Written exercise: Emit the entire listing verbatim.

-------

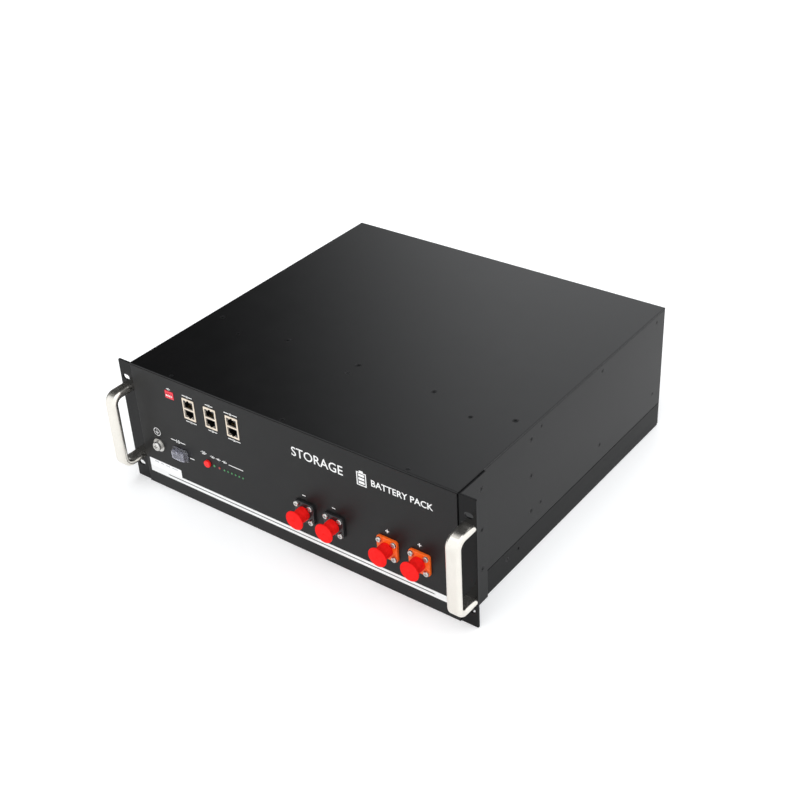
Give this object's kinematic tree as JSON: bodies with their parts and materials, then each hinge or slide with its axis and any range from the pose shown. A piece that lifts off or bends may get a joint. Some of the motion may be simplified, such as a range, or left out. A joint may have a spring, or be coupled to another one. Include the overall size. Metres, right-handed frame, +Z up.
{
  "type": "rack battery module",
  "caption": "Black steel rack battery module with bow handles, slotted ears, capped round power terminals, stacked data ports, rocker switch and cells inside.",
  "frame": {"origin": "centre of the case's base, on the surface it stands on", "axes": "+X to the right as seen from the front, +Y from the front panel to the rear, +Z up"},
  "size_m": [0.4826, 0.4513, 0.161],
  "materials": {
    "case_paint": "fine textured black powder coat, satin",
    "front_paint": "fine textured black powder coat, satin",
    "ear_paint": "fine textured black powder coat, satin",
    "inner_steel": "zinc plated sheet",
    "handle_metal": "satin, fine drawn grain",
    "black_screws": "black zinc",
    "bright_screws": "bright zinc, slightly worn",
    "port_plastic": "cream moulded plastic",
    "switch_red": "moulded, glossy",
    "slider_white": "moulded",
    "switch_black": "moulded, fine grain",
    "rocker_black": "moulded, glossy",
    "boot_clear": "soft clear plastic, smoky",
    "button_red": "moulded, glossy",
    "light_green": "clear tinted lens",
    "light_red": "clear tinted lens",
    "terminal_black": "glass-filled nylon",
    "terminal_orange": "glass-filled nylon",
    "cap_red": "soft moulded, satin",
    "copper": "bare copper bar",
    "tin_copper": "silver plated",
    "board_green": "solder mask",
    "ribbon_grey": "flat cable",
    "package_black": "moulded epoxy",
    "cell_wrap": "aluminium case in blue film",
    "pad_foam": "closed cell foam",
    "insulator": "fibre sheet",
    "fuse_body": "ceramic filled housing"
  },
  "bodies": {
    "case": {"base_tray": "case_paint", "left_side_panel": "case_paint", "right_side_panel": "case_paint", "rear_panel": "case_paint", "top_cover": "case_paint", "front_panel": "front_paint", "inner_partition": "inner_steel", "left_rack_ear": "ear_paint", "right_rack_ear": "ear_paint", "left_handle": "handle_metal", "right_handle": "handle_metal", "handle_screws": "black_screws", "ear_screws": "black_screws", "cover_screws": "black_screws", "side_screws": "black_screws", "rear_screws": "black_screws", "tray_screws": "black_screws", "comm_port_1": "port_plastic", "comm_port_2": "port_plastic", "comm_port_3": "port_plastic", "address_switch": "switch_red", "ground_bolt": "bright_screws", "ground_washers": "bright_screws", "power_switch": "switch_black", "power_switch_boot": "boot_clear", "green_lights": "light_green", "alarm_light": "light_red", "negative_terminal_1": "terminal_black", "negative_terminal_2": "terminal_black", "positive_terminal_1": "terminal_orange", "positive_terminal_2": "terminal_orange", "terminal_studs": "tin_copper", "terminal_screws": "bright_screws", "comm_board": "board_green", "board_posts": "bright_screws", "ribbon_cable": "ribbon_grey", "bms_board": "board_green", "power_transistors": "package_black", "heat_sink": "handle_metal", "battery_cells": "cell_wrap", "cell_pads": "pad_foam", "cell_links": "copper", "end_plates": "handle_metal", "compression_bands": "inner_steel", "insulator_sheets": "insulator", "main_fuse": "fuse_body", "current_shunt": "copper", "positive_bars": "copper", "negative_bars": "copper", "busbar_bolts": "bright_screws"},
    "power_rocker": {"power_rocker": "rocker_black"},
    "start_button": {"start_button": "button_red"},
    "address_slider_1": {"address_slider_1": "slider_white"},
    "dust_cap_1": {"dust_cap_1": "cap_red"},
    "address_slider_2": {"address_slider_2": "slider_white"},
    "dust_cap_2": {"dust_cap_2": "cap_red"},
    "address_slider_3": {"address_slider_3": "slider_white"},
    "dust_cap_3": {"dust_cap_3": "cap_red"},
    "address_slider_4": {"address_slider_4": "slider_white"},
    "dust_cap_4": {"dust_cap_4": "cap_red"}
  },
  "joints": [
    {"name": "power_rock", "type": "hinge", "parent": "case", "child": "power_rocker", "pos_m": [-0.1599, -0.208, 0.0598], "axis": [0, 0, 1], "range_deg": [0, 18]},
    {"name": "start_press", "type": "slide", "parent": "case", "child": "start_button", "axis": [0, 1, 0], "range_m": [0, 0.0012], "stiffness_N_per_m": 600},
    {"name": "address_set_1", "type": "slide", "parent": "case", "child": "address_slider_1", "axis": [0, 0, 1], "range_m": [0, 0.002]},
    {"name": "address_set_2", "type": "slide", "parent": "case", "child": "address_slider_2", "axis": [0, 0, 1], "range_m": [0, 0.002]},
    {"name": "address_set_3", "type": "slide", "parent": "case", "child": "address_slider_3", "axis": [0, 0, 1], "range_m": [0, 0.002]},
    {"name": "address_set_4", "type": "slide", "parent": "case", "child": "address_slider_4", "axis": [0, 0, 1], "range_m": [0, 0.002]},
    {"name": "dust_cap_1_off", "type": "slide", "parent": "case", "child": "dust_cap_1", "axis": [0, -1, 0], "range_m": [0, 0.035]},
    {"name": "dust_cap_2_off", "type": "slide", "parent": "case", "child": "dust_cap_2", "axis": [0, -1, 0], "range_m": [0, 0.035]},
    {"name": "dust_cap_3_off", "type": "slide", "parent": "case", "child": "dust_cap_3", "axis": [0, -1, 0], "range_m": [0, 0.035]},
    {"name": "dust_cap_4_off", "type": "slide", "parent": "case", "child": "dust_cap_4", "axis": [0, -1, 0], "range_m": [0, 0.035]}
  ]
}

-------

Response to the exercise:
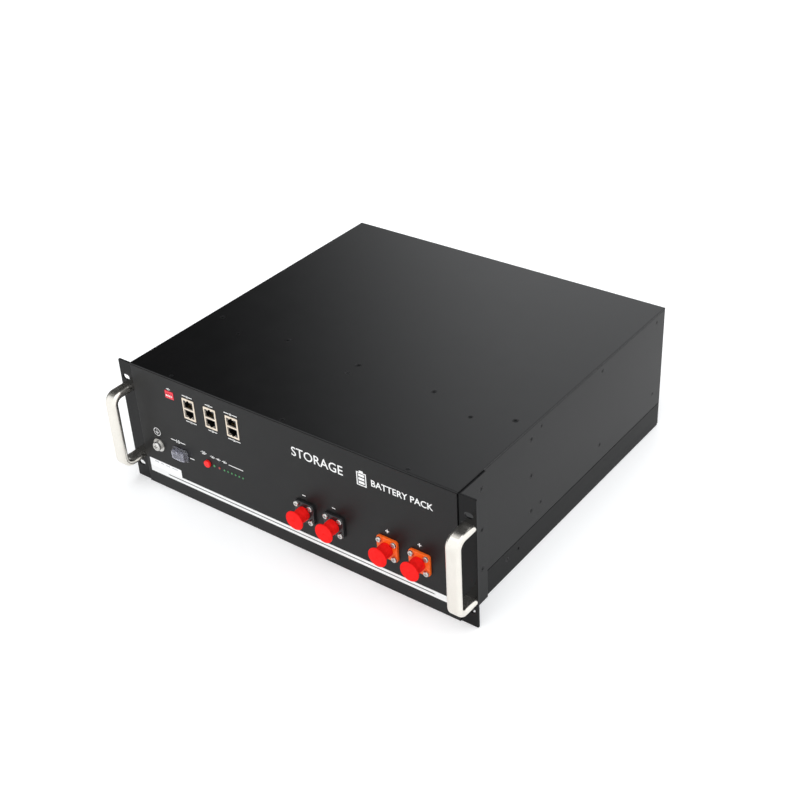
Give this object's kinematic tree as JSON: bodies with their parts and materials, then each hinge or slide with its axis and any range from the pose shown. A piece that lifts off or bends may get a joint. Some of the motion may be simplified, such as a range, or left out. A joint may have a spring, or be coupled to another one. Include the overall size. Metres, right-handed frame, +Z up.
{
  "type": "rack battery module",
  "caption": "Black steel rack battery module with bow handles, slotted ears, capped round power terminals, stacked data ports, rocker switch and cells inside.",
  "frame": {"origin": "centre of the case's base, on the surface it stands on", "axes": "+X to the right as seen from the front, +Y from the front panel to the rear, +Z up"},
  "size_m": [0.4826, 0.4513, 0.161],
  "materials": {
    "case_paint": "fine textured black powder coat, satin",
    "front_paint": "fine textured black powder coat, satin",
    "ear_paint": "fine textured black powder coat, satin",
    "inner_steel": "zinc plated sheet",
    "handle_metal": "satin, fine drawn grain",
    "black_screws": "black zinc",
    "bright_screws": "bright zinc, slightly worn",
    "port_plastic": "cream moulded plastic",
    "switch_red": "moulded, glossy",
    "slider_white": "moulded",
    "switch_black": "moulded, fine grain",
    "rocker_black": "moulded, glossy",
    "boot_clear": "soft clear plastic, smoky",
    "button_red": "moulded, glossy",
    "light_green": "clear tinted lens",
    "light_red": "clear tinted lens",
    "terminal_black": "glass-filled nylon",
    "terminal_orange": "glass-filled nylon",
    "cap_red": "soft moulded, satin",
    "copper": "bare copper bar",
    "tin_copper": "silver plated",
    "board_green": "solder mask",
    "ribbon_grey": "flat cable",
    "package_black": "moulded epoxy",
    "cell_wrap": "aluminium case in blue film",
    "pad_foam": "closed cell foam",
    "insulator": "fibre sheet",
    "fuse_body": "ceramic filled housing"
  },
  "bodies": {
    "case": {"base_tray": "case_paint", "left_side_panel": "case_paint", "right_side_panel": "case_paint", "rear_panel": "case_paint", "top_cover": "case_paint", "front_panel": "front_paint", "inner_partition": "inner_steel", "left_rack_ear": "ear_paint", "right_rack_ear": "ear_paint", "left_handle": "handle_metal", "right_handle": "handle_metal", "handle_screws": "black_screws", "ear_screws": "black_screws", "cover_screws": "black_screws", "side_screws": "black_screws", "rear_screws": "black_screws", "tray_screws": "black_screws", "comm_port_1": "port_plastic", "comm_port_2": "port_plastic", "comm_port_3": "port_plastic", "address_switch": "switch_red", "ground_bolt": "bright_screws", "ground_washers": "bright_screws", "power_switch": "switch_black", "power_switch_boot": "boot_clear", "green_lights": "light_green", "alarm_light": "light_red", "negative_terminal_1": "terminal_black", "negative_terminal_2": "terminal_black", "positive_terminal_1": "terminal_orange", "positive_terminal_2": "terminal_orange", "terminal_studs": "tin_copper", "terminal_screws": "bright_screws", "comm_board": "board_green", "board_posts": "bright_screws", "ribbon_cable": "ribbon_grey", "bms_board": "board_green", "power_transistors": "package_black", "heat_sink": "handle_metal", "battery_cells": "cell_wrap", "cell_pads": "pad_foam", "cell_links": "copper", "end_plates": "handle_metal", "compression_bands": "inner_steel", "insulator_sheets": "insulator", "main_fuse": "fuse_body", "current_shunt": "copper", "positive_bars": "copper", "negative_bars": "copper", "busbar_bolts": "bright_screws"},
    "power_rocker": {"power_rocker": "rocker_black"},
    "start_button": {"start_button": "button_red"},
    "address_slider_1": {"address_slider_1": "slider_white"},
    "dust_cap_1": {"dust_cap_1": "cap_red"},
    "address_slider_2": {"address_slider_2": "slider_white"},
    "dust_cap_2": {"dust_cap_2": "cap_red"},
    "address_slider_3": {"address_slider_3": "slider_white"},
    "dust_cap_3": {"dust_cap_3": "cap_red"},
    "address_slider_4": {"address_slider_4": "slider_white"},
    "dust_cap_4": {"dust_cap_4": "cap_red"}
  },
  "joints": [
    {"name": "power_rock", "type": "hinge", "parent": "case", "child": "power_rocker", "pos_m": [-0.1599, -0.208, 0.0598], "axis": [0, 0, 1], "range_deg": [0, 18]},
    {"name": "start_press", "type": "slide", "parent": "case", "child": "start_button", "axis": [0, 1, 0], "range_m": [0, 0.0012], "stiffness_N_per_m": 600},
    {"name": "address_set_1", "type": "slide", "parent": "case", "child": "address_slider_1", "axis": [0, 0, 1], "range_m": [0, 0.002]},
    {"name": "address_set_2", "type": "slide", "parent": "case", "child": "address_slider_2", "axis": [0, 0, 1], "range_m": [0, 0.002]},
    {"name": "address_set_3", "type": "slide", "parent": "case", "child": "address_slider_3", "axis": [0, 0, 1], "range_m": [0, 0.002]},
    {"name": "address_set_4", "type": "slide", "parent": "case", "child": "address_slider_4", "axis": [0, 0, 1], "range_m": [0, 0.002]},
    {"name": "dust_cap_1_off", "type": "slide", "parent": "case", "child": "dust_cap_1", "axis": [0, -1, 0], "range_m": [0, 0.035]},
    {"name": "dust_cap_2_off", "type": "slide", "parent": "case", "child": "dust_cap_2", "axis": [0, -1, 0], "range_m": [0, 0.035]},
    {"name": "dust_cap_3_off", "type": "slide", "parent": "case", "child": "dust_cap_3", "axis": [0, -1, 0], "range_m": [0, 0.035]},
    {"name": "dust_cap_4_off", "type": "slide", "parent": "case", "child": "dust_cap_4", "axis": [0, -1, 0], "range_m": [0, 0.035]}
  ]
}